Trends in measured and modeled lower stratospheric Antarctic vortex ozone over the past two decades

Abstract. We analyze 2004 to 2023 winter/spring lower stratospheric Antarctic ozone data from the Aura Microwave Limb Sounder (MLS), along with similarly sampled profiles from two simulations from the Whole Atmosphere Community Climate Model (WACCM) run with specified dynamics. One of these simulations uses fixed surface organic halogens from 1998 onward. The interannual variability in MLS vortex-average ozone is well matched by WACCM, although WACCM shows a smaller seasonal decrease. Probability density functions of vortex ozone profiles reveal slow increases in the smallest values; WACCM shows good agreement with MLS distribution shifts and simple linear trends.
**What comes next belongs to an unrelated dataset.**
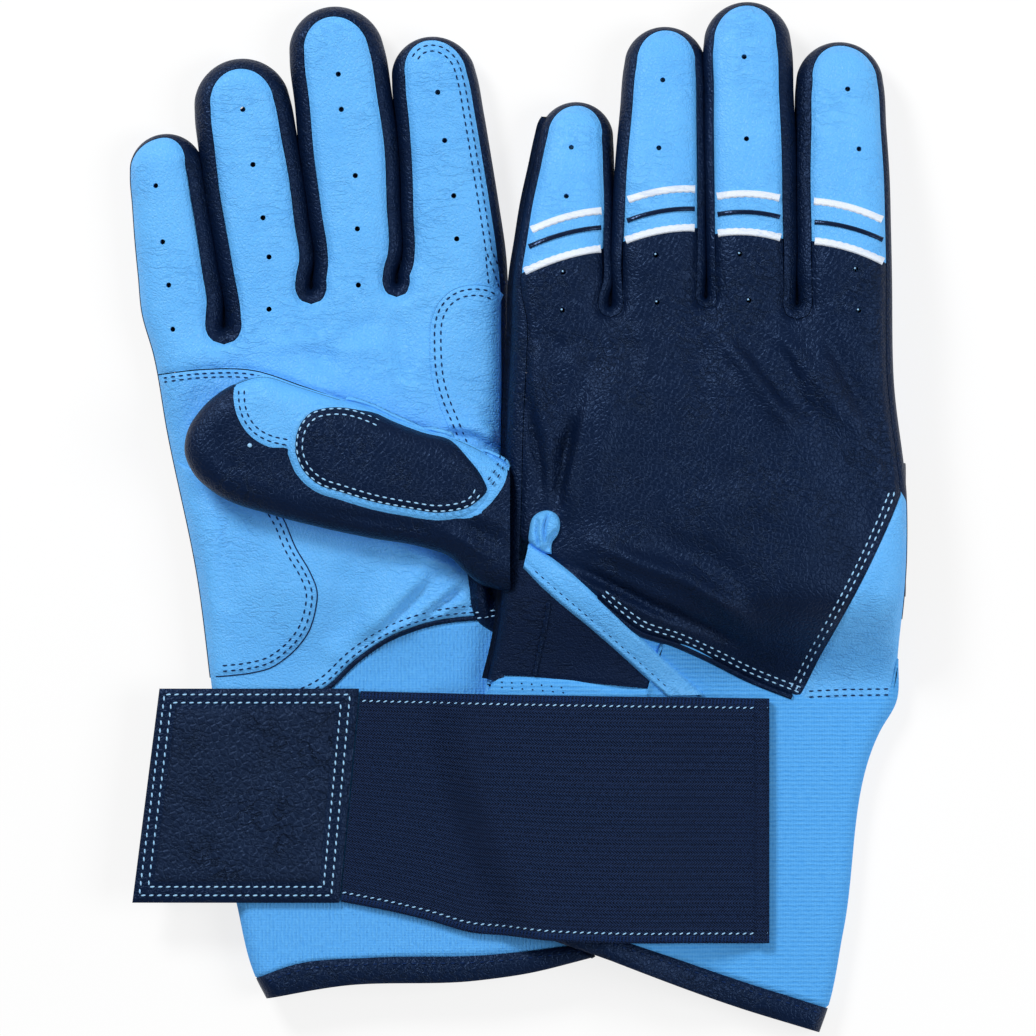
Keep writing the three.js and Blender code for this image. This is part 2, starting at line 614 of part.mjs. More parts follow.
// All the pieces of one glove but its thumb and strap
function addGlove(glove) {
  const palmUp = glove.upper === "palm";
  const [palmSide, backSide] = palmUp ? [1, -1] : [-1, 1];
  const [upperSeams, lowerSeams] = palmUp ? [PALM_SEAMS, BACK_SEAMS] : [BACK_SEAMS, PALM_SEAMS];
  const palmInsets = [PALM_EDGE_SEAM + EDGE_GAP / 2, INDEX_EDGE_SEAM + EDGE_GAP / 2];
  const backInsets = [BACK_EDGE_SEAM + EDGE_GAP / 2, INDEX_EDGE_SEAM + EDGE_GAP / 2];
  const name = (piece) => `${glove.name}_${piece}`;
  glove.frames = {};
  for (const finger of FINGER_NAMES) {
    glove.frames[finger] = fingerFrame(glove.fingers[finger], glove.lift(...glove.fingers[finger].hinge));
  }
  glove.knuckles = Math.min(...FINGER_NAMES.map((finger) => glove.fingers[finger].hinge[1]));
  const [little, index] = [glove.frames.little, glove.frames.index];
  glove.lows = [glove.slitEnds[0][1] - CROTCH_DROP, glove.slitEnds[2][1] - CROTCH_DROP];
  glove.leftEdge.unshift(hingePlace(little, -halfWidth(little, 0)));
  glove.rightEdge.unshift(hingePlace(index, halfWidth(index, 0)));
  glove.slits = glove.slitEnds.map((end, i) => {
    const left = glove.frames[FINGER_NAMES[i]];
    const right = glove.frames[FINGER_NAMES[i + 1]];
    const a = hingePlace(left, halfWidth(left, 0) + FINGER_CLEARANCE / 2);
    const b = hingePlace(right, -(halfWidth(right, 0) + FINGER_CLEARANCE / 2));
    const middle = a.map((value, axis) => (value + b[axis]) / 2);
    return [b[1] > a[1] ? b : a, middle, end];
  });

  for (const finger of FINGER_NAMES) {
    const f = glove.frames[finger];
    addPiece(name(`${finger}_palm_face`), fingerFace(f, PALM_SEAMS[finger], palmSide), SKY);
    addPiece(name(`${finger}_back_face`), fingerFace(f, BACK_SEAMS[finger], backSide), SKY);
    addPiece(name(`${finger}_side_wall`), fingerWall(f, upperSeams[finger], lowerSeams[finger]), NAVY);
  }
  const crotches = ["little_ring", "ring_middle", "middle_index"];
  crotches.forEach((crotch, i) => {
    addPiece(name(`crotch_${crotch}`), crotchWall(glove, i, upperSeams, lowerSeams), NAVY);
  });

  addPiece(name("palm_panel"), knucklePanel(glove, PALM_SEAMS, palmSide, CROSS_SEAM, palmInsets), SKY);
  addPiece(name("back_panel"), knucklePanel(glove, BACK_SEAMS, backSide, BACK_EDGE, backInsets), NAVY);
  const heel = handPanel(glove, palmSide, PALM_SHARES, CROSS_SEAM, PALM_WRIST, palmInsets, HEEL_ROWS);
  addPiece(name("palm_heel"), heel, SKY);
  const shares = [CORNER_FROM, ...BACK_SHARES.filter((share) => share > CORNER_FROM && share < CORNER_TO)];
  const cornerTop = moved(BACK_EDGE, -CORNER_GAP);
  const cornerPanel = handPanel(glove, backSide, shares, cornerTop, BACK_WRIST, backInsets, CORNER_ROWS);
  addPiece(name("wrist_corner_panel"), cornerPanel, SKY);
  const slitTop = moved(BACK_EDGE, -GAP);
  const binding = handPanel(glove, backSide, SLIT_SHARES, slitTop, SLIT_EDGE, backInsets, SLIT_ROWS);
  addPiece(name("slit_binding"), binding, SKY);
  const gusset = handPanel(glove, backSide, SLIT_SHARES, SLIT_EDGE, BACK_WRIST, backInsets, PANEL_ROWS);
  addPiece(name("vent_gusset"), gusset, NAVY, 0.8);

  const sides = [[little, -1, "little", "left", 0], [index, 1, "index", "right", 1]];
  const edgeInsets = [[PALM_EDGE_SEAM, BACK_EDGE_SEAM], [INDEX_EDGE_SEAM, INDEX_EDGE_SEAM]];
  const pieces = ["outer_side_strip", "index_side_strip"];
  sides.forEach(([f, way, finger, edge, share], i) => {
    const seams = [upperSeams[finger][edge], lowerSeams[finger][edge]];
    const insets = palmUp ? edgeInsets[i] : edgeInsets[i].toReversed();
    const bottom = along(PALM_WRIST, share) + GAP / 2;
    addPiece(name(pieces[i]), sideStrip(glove, f, way, seams, insets, bottom), NAVY);
  });

  const tops = palmUp ? [PALM_WRIST, BACK_WRIST] : [BACK_WRIST, PALM_WRIST];
  const sleeve = cuffTube(glove, ...tops, glove.hemTop, CUFF_ROWS, [GAP / 2, HEM_GAP / 2]);
  addPiece(name("cuff_sleeve"), sleeve, KNIT_SKY, 0.9);
  const hem = cuffTube(glove, glove.hemTop, glove.hemTop, glove.hemEnd, 1, [HEM_GAP / 2, 0]);
  addPiece(name("cuff_hem"), hem, NAVY);
}

RIGHT_GLOVE.lift = rightLift;
LEFT_GLOVE.lift = leftLift;
addGlove(RIGHT_GLOVE);
addGlove(LEFT_GLOVE);

const onPalm = HAND_THICK + PALM_CROWN + THUMB_SPACE;
addPiece("right_thumb_back_face", thumbFace(0, onPalm, 1), NAVY);
addPiece("right_thumb_palm_face", thumbFace(0, onPalm, -1), SKY);
addPiece("right_thumb_patch", thumbPatch(onPalm + THUMB_THICK), NAVY);
addPiece("left_thumb_palm_face", thumbFace(LEFT_THUMB_SHIFT, 0, 1), SKY);
addPiece("left_thumb_back_face", thumbFace(LEFT_THUMB_SHIFT, 0, -1), NAVY);

addPiece("left_strap_band", strapBand(), NAVY, 0.85);
addPiece("left_strap_tab", strapTab(), NAVY);
const folded = HIDDEN_STRAP;
addPiece("right_strap_band_inner", flatStrip(folded.root, folded.fold, TAB_THICK + GAP, ELASTIC), NAVY, 0.85);
addPiece("right_strap_band_outer", flatStrip(folded.fold, folded.end - GAP, 0, ELASTIC), NAVY, 0.85);
addPiece("right_strap_tab", flatStrip(folded.end, folded.tabEnd, 0, TAB_THICK), NAVY);

export default pair;
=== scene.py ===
"""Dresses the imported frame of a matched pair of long-cuff batting gloves.

The right glove lies palm up, the left glove back up beside it, and the left glove's wide wrist strap
lies across both cuffs. Lengths are in millimetres until a mesh is made.
"""

import json
import logging
import math
from collections.abc import Callable, Iterable, Sequence
from dataclasses import dataclass, field
from enum import Enum

import bpy
import numpy as np
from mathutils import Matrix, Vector, geometry, kdtree, noise

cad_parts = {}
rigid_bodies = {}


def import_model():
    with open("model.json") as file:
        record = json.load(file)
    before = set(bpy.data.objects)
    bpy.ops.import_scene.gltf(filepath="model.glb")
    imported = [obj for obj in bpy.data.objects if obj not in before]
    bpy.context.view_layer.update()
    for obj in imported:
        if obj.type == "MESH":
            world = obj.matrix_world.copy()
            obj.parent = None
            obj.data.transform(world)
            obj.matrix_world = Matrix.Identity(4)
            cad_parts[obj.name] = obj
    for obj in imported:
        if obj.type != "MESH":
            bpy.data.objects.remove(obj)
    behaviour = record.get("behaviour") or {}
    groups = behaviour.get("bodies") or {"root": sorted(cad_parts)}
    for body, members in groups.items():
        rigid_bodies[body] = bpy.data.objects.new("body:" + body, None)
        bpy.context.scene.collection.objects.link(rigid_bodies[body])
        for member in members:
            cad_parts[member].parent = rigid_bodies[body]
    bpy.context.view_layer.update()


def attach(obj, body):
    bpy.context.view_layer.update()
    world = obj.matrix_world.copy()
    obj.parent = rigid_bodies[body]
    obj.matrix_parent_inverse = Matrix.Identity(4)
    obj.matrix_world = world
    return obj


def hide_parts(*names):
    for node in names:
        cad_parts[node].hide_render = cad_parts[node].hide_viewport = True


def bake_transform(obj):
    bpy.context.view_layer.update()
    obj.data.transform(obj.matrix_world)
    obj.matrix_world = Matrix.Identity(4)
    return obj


LOG = logging.getLogger("gloves")
Array = np.ndarray
MM = 0.001

# The photograph: its width in pixels, the real size of one, and the pixel over the frame's origin
PHOTO_WIDTH = 1036
PIXEL = 0.27
ORIGIN_PIXEL = (519.0, 517.5)

FINGER_NAMES = ("little", "ring", "middle", "index")
CROTCH_NAMES = ("little_ring", "ring_middle", "middle_index")

# Thicknesses and heights, as in the part's source
LEATHER = 1.2
KNIT = 1.1
ELASTIC = 1.6
TAB_THICK = 2.2
HAND_THICK = 13.0
CUFF_THICK = 7.0
PALM_CROWN = 3.0
THUMB_THICK = 10.6
RIGHT_CUFF_LIFT = 4.5
LEFT_HAND_LIFT = 11.9
FINGER_TOUCH = 0.9
SETTLE_SOFTNESS = 0.12
SIDE_SHARES = (0.0, 0.26, 0.52, 0.78)
THUMB_BASE = HAND_THICK + PALM_CROWN + 0.4
LEFT_THUMB_SHIFT = 106.3

# How softly the stuffed leather rounds at its edges, on the hand and on the cuff
HAND_ROUND = 8.5
CUFF_ROUND = 4.2
RIPPLE_HEIGHT = 0.22
WRIST_SLOPE = (16.0, 45.0)
SEAM_GAP = 0.1
PRESSED_BELOW = 1.0
TABLE_GAP = 0.03
MESH_STEP = 1.25
HINGE_REACH = 1e-4
FINGER_BLEND = 11.0
UP = np.array([0.0, 0.0, 1.0])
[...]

We also use multivariate linear regression with two periodic functions and a proxy for polar stratospheric clouds to derive trends in vortex-average ozone during September and October. Calculated trends are consistent with slow Antarctic vortex ozone recovery from the impact of ozone-depleting substances, with values between ~5 and 16 ppbv yr^-1 in the 56–100 hPa layer. WACCM results agree well with those from MLS. The simulation with fixed surface organic halogens is consistent with zero trend. We also apply the Match technique, which follows MLS-observed parcels along trajectories to estimate vortex-average chemical ozone loss. Match estimates also show reductions in seasonal Antarctic ozone loss, although few of the Match results represent greater than two-sigma departures from zero. Our work confirms the emergence of ozone recovery, a key goal of the Aura mission, and underscores the importance of the 1987 Montreal Protocol and its Amendments in curtailing emissions of ozone-depleting substances.